### [Task goal]
Reproduce exactly the lines below from the one containing "Model this object" through the one containing "GAP = 0.3 *", including both, and nothing else.

### [Input data]
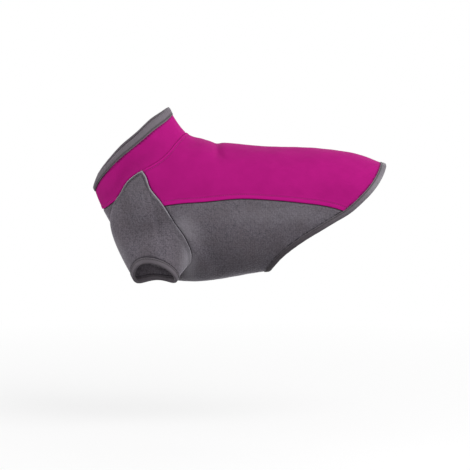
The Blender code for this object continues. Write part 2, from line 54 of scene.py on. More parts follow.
MM = 0.001
FLEECE = 2.2                # wall of the grey brushed fleece
SMOOTH_FLEECE = 2.0         # wall of the magenta fleece
TAPE_WIDTH = 9.0            # how far the tape reaches over each face of the cloth
MEAN_RADIUS = 82.0          # turns an angle round the body into millimetres on a flat sheet
MERGE = 0.02                # points this near the centre line belong to both halves

SPINE = 0.0                 # angle of the back's centre line
BELLY = math.pi             # angle of the belly's centre line

# Each section runs in a straight slanted line, seen from the side, from the spine to the belly line.
# lift moves the widest place of the section up by that share of its half height.
Section = namedtuple("Section", "top_x top_z bottom_x bottom_z half_width lift")
SECTIONS = (
    Section(-99.5, 78.5, -199.5, -37.5, 43.5, -0.14),  # past the collar's edge
    Section(-82.2, 53.8, -190.6, -61.3, 48, -0.12),    # collar's edge, at the nape and the throat
    Section(-55.8, 16, -177.4, -93.2, 59, -0.03),      # collar seam
    Section(-36.5, 7.8, -165.3, -116.9, 67, 0.05),     # shoulder line and point of the chest
    Section(0, 2, -136.3, -166.9, 75.5, 0.08),
    Section(36, -1.8, -91.4, -193, 78, 0.10),          # deepest of the chest
    Section(72, -3.2, -29, -199, 77, 0.10),
    Section(108, -4.8, 26, -189.8, 74, 0.10),
    Section(145, -6.7, 78, -182, 69, 0.08),
    Section(181, -12.2, 130, -173, 63.5, 0.06),
    Section(210, -20.9, 182, -160, 58.5, 0.04),
    Section(233.5, -29.8, 225, -146, 54, 0.02),        # top of the rear hem
)

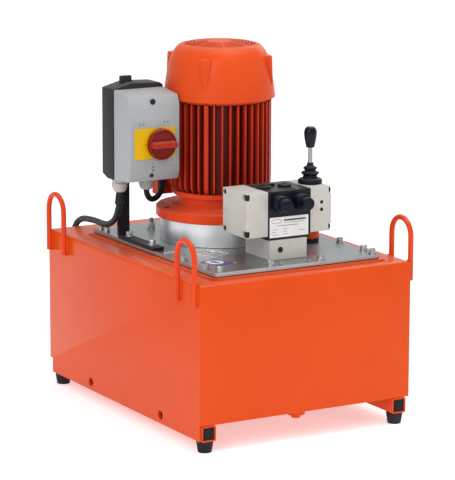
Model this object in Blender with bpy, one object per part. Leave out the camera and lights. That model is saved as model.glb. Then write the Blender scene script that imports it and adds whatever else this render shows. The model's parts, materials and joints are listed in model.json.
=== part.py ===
"""Hydraulic power unit: an upright electric motor and a lever valve on the lid of an oil tank.

Metres, +Z up, the floor at Z = 0, the front towards -Y. Built for Blender 4.5.
"""

import math

import bmesh
import bpy
from mathutils import Matrix, Vector

MM = 0.001
GAP = 0.3 * MM                      # clearance left between pieces that touch

# Tank and its feet
TANK_W, TANK_D, TANK_H = 0.520, 0.704, 0.300
SHEET = 0.004
FOOT_H = 0.025
FOOT_TOP_R, FOOT_BOTTOM_R = 0.018, 0.0145
RAIL = 0.034
RAIL_WALL = 0.003
RAIL_INSET = 0.009                  # the right rail stands in from the tank's side
RAIL_HOLE_R, RAIL_HOLE_Z = 0.0102, 0.0448
RAIL_HOLES_Y = (-0.179, 0.146)
RAIL_REAR = TANK_D / 2 - 0.014
FOOT_FRONT_Y, FOOT_REAR_Y = -0.334, 0.326
TANK_Z = FOOT_H + RAIL
TANK_TOP = TANK_Z + TANK_H

# Lifting bails
BAIL_BAR = 0.0122
BAIL_SPAN = 0.074
BAIL_TOP = 0.0935                   # outer height above the tank's top
BAIL_DROP = 0.045                   # how far the legs run down the tank's side
BAIL_FRONT_Y, BAIL_REAR_Y = -0.302, 0.299

# Cover plate on a low welded rim
PLATE_W = 0.408
PLATE_FRONT, PLATE_REAR = -0.315, 0.241
PLATE_T = 0.008
RIM_H, RIM_OUT, RIM_OUT_REAR = 0.004, 0.009, 0.0035
GASKET_T = 0.002
PLATE_TOP = TANK_TOP + RIM_H + GASKET_T + PLATE_T

FILLER_X, FILLER_Y = 0.140, -0.128
PRESSURE_X, RETURN_X, PIPE_Y = -0.018, 0.028, -0.205

# Motor, on a vertical axis
MOTOR_X, MOTOR_Y = -0.003, 0.018
BELL_R, BELL_H = 0.132, 0.0525
FLANGE_R, FLANGE_T = 0.141, 0.022
NECK_R = 0.094
SHIELD_R = 0.103
FRAME_LOW, FRAME_HIGH = 0.111, 0.309     # above the plate
FIN_TIP_R, FIN_ROOT_R, FRAME_BORE = 0.113, 0.092, 0.083
FIN_SLOTS = 40                      # fin positions round the frame, with a bolt rib at each diagonal
SHAFT_R = 0.019
FLANGE_HOLE_R, FLANGE_HOLE_TURN = 0.0085, 170
COVER_X = -0.0045
COVER_R = 0.1225
COVER_LOW, COVER_TOP = 0.3155, 0.438
COVER_SHELL = 0.0025

# Valve block on the plate
BLOCK_X0, BLOCK_X1 = -0.041, 0.051
VALVE_FRONT, VALVE_REAR = -0.263, -0.161
BLOCK_H = 0.044
VALVE_TOP = 0.149
BODY_X0, BODY_X1 = -0.0453, 0.0593
CAP_W = 0.052
CAP_LOW = 0.053
SPOOL_Z = 0.098
SPOOL_R = 0.010
PORT_X, PORT_Z = (-0.020, 0.032), 0.123
STUB_R = 0.0125
LEVER_X, LEVER_Y = 0.089, -0.212
LEVER_PIVOT_Z = 0.138
POCKET_REACH, POCKET_DEPTH = 0.0185, 0.007

# Switch box on its bent flat-bar bracket
BAR_W, BAR_T = 0.028, 0.008
POST_X = -0.1955
POST_REAR = 0.113
FOOT_END = -0.054
BOX_X0, BOX_X1 = -0.2495, -0.1275
BOX_REAR, BOX_SPLIT, BOX_FRONT = 0.1045, 0.049, -0.025
BOX_LOW, BOX_HIGH = 0.143, 0.341
KNOB_X, KNOB_Z = -0.177, 0.229
GLAND_Y = 0.063
SUPPLY_X, MOTOR_GLAND_X = -0.2285, -0.1625

# Cables
SUPPLY_R = 0.007
MOTOR_CABLE_R = 0.0065
COIL_TURNS_ACROSS, COIL_LAYERS = 4, 2
COIL_MEAN_R = 0.078
COIL_X, COIL_Y = -0.020, TANK_D / 2 + 0.125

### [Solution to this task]
Model this object in Blender with bpy, one object per part. Leave out the camera and lights. That model is saved as model.glb. Then write the Blender scene script that imports it and adds whatever else this render shows. The model's parts, materials and joints are listed in model.json.
=== part.py ===
"""Hydraulic power unit: an upright electric motor and a lever valve on the lid of an oil tank.

Metres, +Z up, the floor at Z = 0, the front towards -Y. Built for Blender 4.5.
"""

import math

import bmesh
import bpy
from mathutils import Matrix, Vector

MM = 0.001
GAP = 0.3 * MM                      # clearance left between pieces that touch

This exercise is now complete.